Richard Bowen is nothing if not bold. Although he currently serves as senior lecturer in accounting at the University at Texas-Dallas’s Naveen Jindal School of Management, it was experiences in his previous career in the finance industry that intensely challenged his moral resolve and honed his courage.

In early 2006, Bowen was working for Citigroup when he was promoted to senior vice president and business chief underwriter. In this role,
he was responsible for ensuring that more than $90 billion in mortgages purchased each year met Citigroup’s internal policy guidelines. He quickly discovered that more than 60 percent of those mortgages did not.

Immediately, he began issuing warnings—warnings supported by his direct supervisor—and continued to do so for a year and half.

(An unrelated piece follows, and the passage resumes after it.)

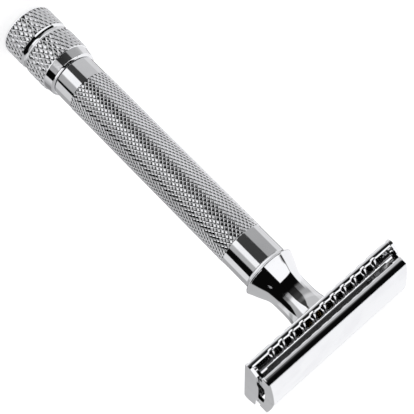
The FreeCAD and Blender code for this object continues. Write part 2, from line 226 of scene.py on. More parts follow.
def angle_of(vert):
    return math.atan2(vert.co.y, vert.co.x) % TURN


def zip_rings(bm, one, two):
    """Triangles between two rings of different counts, matched by angle."""
    one, two = sorted(one, key=angle_of), sorted(two, key=angle_of)
    a, b = len(one), len(two)
    i = j = 0
    while i < a or j < b:
        next_one = angle_of(one[(i + 1) % a]) + (TURN if i + 1 >= a else 0) if i < a else 9e9
        next_two = angle_of(two[(j + 1) % b]) + (TURN if j + 1 >= b else 0) if j < b else 9e9
        if next_one <= next_two:
            bm.faces.new((one[i % a], one[(i + 1) % a], two[j % b]))
            i += 1
        else:
            bm.faces.new((two[(j + 1) % b], two[j % b], one[i % a]))
            j += 1


def turned(bm, profile):
    """A run of rings along a profile of (radius, z). Gives the first and the last ring,
    or None at a pole."""
    first = last = None
    pole = None
    for index, (radius, z) in enumerate(profile):
        if radius < 1e-9:
            tip = bm.verts.new((0, 0, z))
            if last:
                for k in range(RING):
                    bm.faces.new((last[k], last[(k + 1) % RING], tip))
            pole = tip
            last = None
            continue
        here = ring_at(bm, radius, z)
        if pole:
            for k in range(RING):
                bm.faces.new((here[(k + 1) % RING], here[k], pole))
            pole = None
        elif last:
            join_rings(bm, last, here)
        if index == 0:
            first = here
        last = here
    return first, last


# How a knurl's cell is divided, and how high it stands there
CELL_CUTS = [0, 0.05, 0.26, 0.74, 0.95]
CELL_HEIGHTS = [0, 0.08, 1, 1, 0.08]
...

Meanwhile, the percent of defective mortgages continued to climb to 80 percent. Despite his warnings, in 2007 Bowen was relieved of his duties at Citigroup.

“I had no doubts what I had to do and there’s no questioning on my part about what I did,” Bowen said. “I was trying to do my job.”
Often referred to as the “Citigroup whistleblower,” in 2010 Bowen was called as a witness in a federal hearing on subprime origination and securitization, part of the Financial Crisis Inquiry Commission, which was created to examine the cause behind the recent devastating U.S. economic crisis.

In February 2012, Citibank admitted mortgage fraud in a $158 million settlement with the U.S. Justice Department.

Now, as a professor at UTD with more than 35 years in the banking and finance sector, he uses his experiences to motivate his students. “I want them to understand that there’s nothing wrong with raising your hand and saying there’s something wrong …[but] there can be consequences to speaking out and pushing against an organization or the powers that be,” he says. “I also want the students to understand that if they raise their hands and don’t get the response they’re looking for, they can quietly lower their hands and look for another job.”

The events following his revelations and subsequent job loss caused tremendous personal strain on Bowen, even jeopardizing his health, requiring him to undergo several stress-related surgeries. “I’ve got a deep faith, and that is what carried me through this,” he says. “If there’s a lesson that’s been reinforced here it’s that you have to listen to yourself and your own values, because you’re the one who has to live with yourself if you compromise them.”